Comparative genome analysis
My laboratory will be working on a variety of problems that can be formulated and solved within the framework of comparative genomics. Below I list some of the projects. These projects represent only a small sample of fascinating questions that can be answered by comparing genomic sequences. There will be more to come…
Comparative approach to gene annotation. Application of comparative genomics to gene prediction is an intuitive and simple way to increase its accuracy and reliability. We already demonstrated the utility of the simple KA/KS test for the identification of protein-coding exons using human-mouse sequence comparisons (Nekrutenko, Makova, Li, 2002). The test takes advantage of the fact that in the majority of coding regions synonymous substitutions (that do not change amino acid) are much more frequent that non-synonymous ones (altering the encoded amino acid; for review see Li, 1997).
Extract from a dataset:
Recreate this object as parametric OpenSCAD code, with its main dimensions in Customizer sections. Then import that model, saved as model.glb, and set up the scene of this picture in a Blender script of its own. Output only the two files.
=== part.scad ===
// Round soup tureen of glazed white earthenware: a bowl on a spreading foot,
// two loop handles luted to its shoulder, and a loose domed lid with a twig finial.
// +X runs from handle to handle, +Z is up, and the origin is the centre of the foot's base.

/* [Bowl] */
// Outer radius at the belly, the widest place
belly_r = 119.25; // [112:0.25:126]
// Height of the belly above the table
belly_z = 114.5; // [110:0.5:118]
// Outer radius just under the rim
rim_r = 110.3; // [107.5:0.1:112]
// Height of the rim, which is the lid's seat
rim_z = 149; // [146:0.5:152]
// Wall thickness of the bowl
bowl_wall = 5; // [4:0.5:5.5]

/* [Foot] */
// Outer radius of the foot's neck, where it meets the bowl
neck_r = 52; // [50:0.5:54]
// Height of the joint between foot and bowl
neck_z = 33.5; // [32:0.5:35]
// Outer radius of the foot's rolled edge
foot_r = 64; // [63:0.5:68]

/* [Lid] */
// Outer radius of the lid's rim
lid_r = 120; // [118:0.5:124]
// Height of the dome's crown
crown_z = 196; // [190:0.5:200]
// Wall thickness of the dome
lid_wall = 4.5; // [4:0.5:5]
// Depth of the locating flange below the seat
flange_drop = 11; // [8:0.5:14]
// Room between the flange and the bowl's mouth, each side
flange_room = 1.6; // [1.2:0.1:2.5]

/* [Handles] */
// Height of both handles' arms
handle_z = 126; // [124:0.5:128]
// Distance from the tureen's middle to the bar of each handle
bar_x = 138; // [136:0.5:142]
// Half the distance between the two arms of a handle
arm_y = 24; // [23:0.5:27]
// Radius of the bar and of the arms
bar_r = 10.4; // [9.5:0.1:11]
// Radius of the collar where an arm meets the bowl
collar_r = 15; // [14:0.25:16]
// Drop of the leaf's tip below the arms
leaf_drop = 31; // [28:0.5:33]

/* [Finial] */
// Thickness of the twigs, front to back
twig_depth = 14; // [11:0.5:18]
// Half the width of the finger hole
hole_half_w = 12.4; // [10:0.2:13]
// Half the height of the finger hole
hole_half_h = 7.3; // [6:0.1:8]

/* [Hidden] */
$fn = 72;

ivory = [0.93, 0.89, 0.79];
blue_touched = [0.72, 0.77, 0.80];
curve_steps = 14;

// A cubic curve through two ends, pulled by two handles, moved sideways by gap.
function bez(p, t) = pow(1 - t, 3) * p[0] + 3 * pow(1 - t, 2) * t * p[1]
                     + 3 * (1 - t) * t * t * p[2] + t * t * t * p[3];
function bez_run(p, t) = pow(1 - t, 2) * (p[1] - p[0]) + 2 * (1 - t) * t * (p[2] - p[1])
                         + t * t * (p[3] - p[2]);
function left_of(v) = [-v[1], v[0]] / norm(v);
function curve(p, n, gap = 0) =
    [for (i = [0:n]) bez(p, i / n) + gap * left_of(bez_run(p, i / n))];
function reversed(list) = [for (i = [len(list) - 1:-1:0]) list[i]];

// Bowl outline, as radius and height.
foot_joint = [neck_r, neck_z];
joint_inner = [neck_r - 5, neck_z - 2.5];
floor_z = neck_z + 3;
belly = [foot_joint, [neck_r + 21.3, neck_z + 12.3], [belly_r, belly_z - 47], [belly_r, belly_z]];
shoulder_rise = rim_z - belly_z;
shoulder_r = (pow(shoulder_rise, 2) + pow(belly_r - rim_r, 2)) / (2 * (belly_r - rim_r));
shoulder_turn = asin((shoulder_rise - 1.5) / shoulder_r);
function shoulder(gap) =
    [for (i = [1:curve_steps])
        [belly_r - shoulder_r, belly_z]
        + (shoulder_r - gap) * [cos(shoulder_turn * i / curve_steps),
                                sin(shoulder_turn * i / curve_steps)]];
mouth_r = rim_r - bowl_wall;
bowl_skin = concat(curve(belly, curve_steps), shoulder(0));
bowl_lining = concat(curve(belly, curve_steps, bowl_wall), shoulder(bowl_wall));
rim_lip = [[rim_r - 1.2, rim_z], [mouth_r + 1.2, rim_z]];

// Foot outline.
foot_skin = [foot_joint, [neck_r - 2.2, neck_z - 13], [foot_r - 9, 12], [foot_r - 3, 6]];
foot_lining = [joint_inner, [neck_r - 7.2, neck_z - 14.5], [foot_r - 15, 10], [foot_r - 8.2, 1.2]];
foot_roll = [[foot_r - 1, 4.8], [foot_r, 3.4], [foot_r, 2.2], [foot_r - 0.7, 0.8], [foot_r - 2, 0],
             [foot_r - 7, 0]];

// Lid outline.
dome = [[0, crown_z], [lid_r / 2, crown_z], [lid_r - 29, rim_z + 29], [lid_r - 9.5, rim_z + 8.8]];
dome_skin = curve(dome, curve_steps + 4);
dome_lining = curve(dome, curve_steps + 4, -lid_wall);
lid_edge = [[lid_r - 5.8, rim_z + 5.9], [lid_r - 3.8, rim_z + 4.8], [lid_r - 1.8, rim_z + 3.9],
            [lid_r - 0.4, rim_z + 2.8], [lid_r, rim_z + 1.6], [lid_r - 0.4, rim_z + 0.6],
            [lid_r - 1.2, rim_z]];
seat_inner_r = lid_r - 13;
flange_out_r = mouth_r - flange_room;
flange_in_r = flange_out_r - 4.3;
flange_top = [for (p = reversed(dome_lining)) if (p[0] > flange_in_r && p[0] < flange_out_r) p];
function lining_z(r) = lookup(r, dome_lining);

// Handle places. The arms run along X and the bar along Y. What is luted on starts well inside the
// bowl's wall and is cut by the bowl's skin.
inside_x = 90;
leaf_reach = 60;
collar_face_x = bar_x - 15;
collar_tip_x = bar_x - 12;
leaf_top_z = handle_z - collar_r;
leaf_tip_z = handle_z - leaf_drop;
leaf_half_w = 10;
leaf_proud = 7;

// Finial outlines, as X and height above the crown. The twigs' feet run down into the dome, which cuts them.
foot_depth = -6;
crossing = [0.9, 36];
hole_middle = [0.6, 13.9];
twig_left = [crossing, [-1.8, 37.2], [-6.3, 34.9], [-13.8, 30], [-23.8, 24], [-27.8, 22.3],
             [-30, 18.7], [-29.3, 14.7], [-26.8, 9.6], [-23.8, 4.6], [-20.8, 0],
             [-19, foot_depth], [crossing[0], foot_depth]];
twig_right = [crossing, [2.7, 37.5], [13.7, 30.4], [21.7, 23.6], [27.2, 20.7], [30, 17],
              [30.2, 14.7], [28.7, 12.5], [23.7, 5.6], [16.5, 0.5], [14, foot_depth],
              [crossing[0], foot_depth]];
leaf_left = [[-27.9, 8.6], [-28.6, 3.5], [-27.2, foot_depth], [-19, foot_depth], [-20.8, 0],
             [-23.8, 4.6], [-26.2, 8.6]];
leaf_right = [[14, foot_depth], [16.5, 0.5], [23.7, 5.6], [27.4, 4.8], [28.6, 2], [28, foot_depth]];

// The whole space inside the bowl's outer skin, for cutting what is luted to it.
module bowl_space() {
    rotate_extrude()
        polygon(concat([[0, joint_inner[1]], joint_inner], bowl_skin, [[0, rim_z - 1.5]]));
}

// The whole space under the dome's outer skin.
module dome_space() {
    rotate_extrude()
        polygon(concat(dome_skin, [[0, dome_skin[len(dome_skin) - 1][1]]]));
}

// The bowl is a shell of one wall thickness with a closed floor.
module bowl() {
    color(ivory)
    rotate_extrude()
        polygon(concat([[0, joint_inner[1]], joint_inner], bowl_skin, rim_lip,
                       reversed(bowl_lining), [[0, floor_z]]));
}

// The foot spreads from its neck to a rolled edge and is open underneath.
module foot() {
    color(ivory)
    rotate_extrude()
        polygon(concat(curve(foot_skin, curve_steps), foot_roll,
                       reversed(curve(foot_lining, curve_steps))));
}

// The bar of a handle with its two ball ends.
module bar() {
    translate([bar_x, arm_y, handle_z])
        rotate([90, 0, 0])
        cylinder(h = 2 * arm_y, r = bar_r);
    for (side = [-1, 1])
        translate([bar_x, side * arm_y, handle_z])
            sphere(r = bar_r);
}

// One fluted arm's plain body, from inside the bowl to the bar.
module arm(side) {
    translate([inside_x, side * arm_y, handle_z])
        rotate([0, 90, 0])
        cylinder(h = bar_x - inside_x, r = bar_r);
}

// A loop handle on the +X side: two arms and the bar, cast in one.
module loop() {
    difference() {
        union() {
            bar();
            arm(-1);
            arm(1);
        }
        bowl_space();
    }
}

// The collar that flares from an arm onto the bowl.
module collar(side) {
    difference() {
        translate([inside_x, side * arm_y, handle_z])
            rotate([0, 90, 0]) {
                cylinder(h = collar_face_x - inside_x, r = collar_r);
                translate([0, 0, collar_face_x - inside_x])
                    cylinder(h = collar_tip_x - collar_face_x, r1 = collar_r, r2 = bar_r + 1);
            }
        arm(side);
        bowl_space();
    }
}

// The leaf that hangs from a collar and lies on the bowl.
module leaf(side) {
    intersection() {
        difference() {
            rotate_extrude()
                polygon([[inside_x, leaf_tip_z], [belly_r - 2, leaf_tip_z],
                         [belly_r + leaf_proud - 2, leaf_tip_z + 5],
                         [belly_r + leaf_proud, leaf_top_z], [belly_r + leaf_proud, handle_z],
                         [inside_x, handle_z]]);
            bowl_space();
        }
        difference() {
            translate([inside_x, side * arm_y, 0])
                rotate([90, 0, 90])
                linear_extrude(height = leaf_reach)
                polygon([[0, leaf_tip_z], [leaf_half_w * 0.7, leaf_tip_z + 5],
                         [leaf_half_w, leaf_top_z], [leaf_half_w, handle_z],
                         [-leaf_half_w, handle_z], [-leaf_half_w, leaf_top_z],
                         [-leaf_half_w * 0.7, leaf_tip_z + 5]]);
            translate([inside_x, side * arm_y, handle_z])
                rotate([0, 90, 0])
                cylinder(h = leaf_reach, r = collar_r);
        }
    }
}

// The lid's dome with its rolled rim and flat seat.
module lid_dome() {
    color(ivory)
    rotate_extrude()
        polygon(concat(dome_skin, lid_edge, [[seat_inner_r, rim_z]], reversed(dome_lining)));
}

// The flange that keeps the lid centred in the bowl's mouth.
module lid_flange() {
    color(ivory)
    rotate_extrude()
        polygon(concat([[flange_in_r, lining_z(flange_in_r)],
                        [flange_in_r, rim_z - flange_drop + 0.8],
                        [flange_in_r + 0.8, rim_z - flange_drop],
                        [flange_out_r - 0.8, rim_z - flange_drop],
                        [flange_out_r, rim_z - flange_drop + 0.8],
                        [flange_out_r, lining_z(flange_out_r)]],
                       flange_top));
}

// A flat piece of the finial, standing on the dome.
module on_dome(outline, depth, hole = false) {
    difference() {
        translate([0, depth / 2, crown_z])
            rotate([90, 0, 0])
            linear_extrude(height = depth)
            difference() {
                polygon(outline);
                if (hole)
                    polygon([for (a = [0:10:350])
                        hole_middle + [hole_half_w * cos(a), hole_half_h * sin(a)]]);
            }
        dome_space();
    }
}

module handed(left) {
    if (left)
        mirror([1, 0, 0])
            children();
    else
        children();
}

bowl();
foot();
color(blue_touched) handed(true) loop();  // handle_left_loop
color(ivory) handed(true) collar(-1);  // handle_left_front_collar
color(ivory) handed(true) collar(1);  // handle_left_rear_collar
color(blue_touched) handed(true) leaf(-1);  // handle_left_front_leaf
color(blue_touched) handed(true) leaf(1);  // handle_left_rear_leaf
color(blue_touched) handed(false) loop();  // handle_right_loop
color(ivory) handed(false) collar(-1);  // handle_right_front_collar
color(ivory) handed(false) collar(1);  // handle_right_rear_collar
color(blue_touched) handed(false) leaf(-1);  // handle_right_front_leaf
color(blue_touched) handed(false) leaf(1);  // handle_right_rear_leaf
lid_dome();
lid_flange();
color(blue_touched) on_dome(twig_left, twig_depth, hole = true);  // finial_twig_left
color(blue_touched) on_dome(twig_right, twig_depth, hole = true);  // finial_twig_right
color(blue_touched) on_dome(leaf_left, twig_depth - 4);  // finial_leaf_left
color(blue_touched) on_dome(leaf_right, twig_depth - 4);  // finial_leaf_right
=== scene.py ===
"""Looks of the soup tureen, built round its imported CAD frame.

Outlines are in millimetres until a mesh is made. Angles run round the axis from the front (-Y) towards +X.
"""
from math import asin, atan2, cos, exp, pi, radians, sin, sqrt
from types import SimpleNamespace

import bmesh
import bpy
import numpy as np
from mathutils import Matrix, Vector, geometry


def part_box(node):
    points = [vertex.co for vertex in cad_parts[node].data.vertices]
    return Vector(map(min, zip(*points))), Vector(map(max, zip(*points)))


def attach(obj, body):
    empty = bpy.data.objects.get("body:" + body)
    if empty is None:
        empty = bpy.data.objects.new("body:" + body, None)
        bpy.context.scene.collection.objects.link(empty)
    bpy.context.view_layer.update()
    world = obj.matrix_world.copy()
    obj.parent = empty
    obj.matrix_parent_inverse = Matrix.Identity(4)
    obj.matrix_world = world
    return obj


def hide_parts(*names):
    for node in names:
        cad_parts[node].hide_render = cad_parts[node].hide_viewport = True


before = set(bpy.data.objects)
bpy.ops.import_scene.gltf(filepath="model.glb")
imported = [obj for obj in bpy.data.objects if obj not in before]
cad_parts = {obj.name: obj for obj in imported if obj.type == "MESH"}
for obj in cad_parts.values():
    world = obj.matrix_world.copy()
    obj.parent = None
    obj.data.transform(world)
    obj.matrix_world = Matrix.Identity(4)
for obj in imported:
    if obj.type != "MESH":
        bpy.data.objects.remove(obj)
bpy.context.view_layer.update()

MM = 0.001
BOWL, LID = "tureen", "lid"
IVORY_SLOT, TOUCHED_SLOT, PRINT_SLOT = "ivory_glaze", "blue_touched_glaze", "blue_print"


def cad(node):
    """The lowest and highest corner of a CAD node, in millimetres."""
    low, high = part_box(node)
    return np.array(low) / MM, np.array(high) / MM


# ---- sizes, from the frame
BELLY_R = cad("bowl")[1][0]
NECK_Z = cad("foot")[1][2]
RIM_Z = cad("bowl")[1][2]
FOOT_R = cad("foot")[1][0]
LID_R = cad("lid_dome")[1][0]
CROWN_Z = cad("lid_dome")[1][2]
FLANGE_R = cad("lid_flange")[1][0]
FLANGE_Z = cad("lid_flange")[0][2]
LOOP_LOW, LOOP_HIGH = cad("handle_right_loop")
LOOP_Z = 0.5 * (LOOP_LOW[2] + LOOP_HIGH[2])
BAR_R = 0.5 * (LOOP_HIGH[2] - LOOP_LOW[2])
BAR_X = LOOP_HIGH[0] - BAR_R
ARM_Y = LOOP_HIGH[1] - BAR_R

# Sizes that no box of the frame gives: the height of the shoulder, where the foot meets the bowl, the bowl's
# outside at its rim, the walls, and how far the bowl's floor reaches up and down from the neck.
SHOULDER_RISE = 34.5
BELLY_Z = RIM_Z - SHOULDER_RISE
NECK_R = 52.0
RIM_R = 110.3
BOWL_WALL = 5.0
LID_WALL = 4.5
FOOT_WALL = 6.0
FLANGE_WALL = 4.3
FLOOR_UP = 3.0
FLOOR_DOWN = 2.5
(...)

My lab will be pursuing the following directions:
- Establish an alternative estimate of protein-coding capacity of the human genome using a comparative approach to challenge the current estimate of gene number in the human genome;
- Develop a comparative approach for the assembly of the entire gene structure including identification of exon/intron boundaries and untranslated regions.
Annotation of promoters. It appears that the gene number does not reflect the complexity of a given organism: humans only have between 30,000 and 40,000 genes, which is only a two-fold increase over C. elegans. Thus we think that the study of regulatory regions will provide answers to many fundamental evolutionary and genetic questions. Dubchak et al. (2000) demonstrated that cross-species comparisons are useful in identification of conserved regions within non-coding sequences. Almost all currently used promoter-prediction algorithms suffer from the problem of overprediction (very high rate of false-positives). We are going to initially approach this problem by identifying groups of conserved regions and studying their combinations.
Evo-bio project. With new genomes coming out of sequencing centers every week, comparative analysis becomes the most powerful approach to unraveling the biological meaning of genomic sequences. Comparative genomics relies heavily on algorithms developed by evolutionary biologists. However there is a problem — implementation. The idea of evo-bio project is to develop a set of PERL-modules implementing numerous sequence analysis algorithms developed by evolutionary biologists. Once this project is complete, complex analyses, such as analyzing patterns of nucleotide substitutions in a sample of sequences, will be as easily done as typing use EvoBio.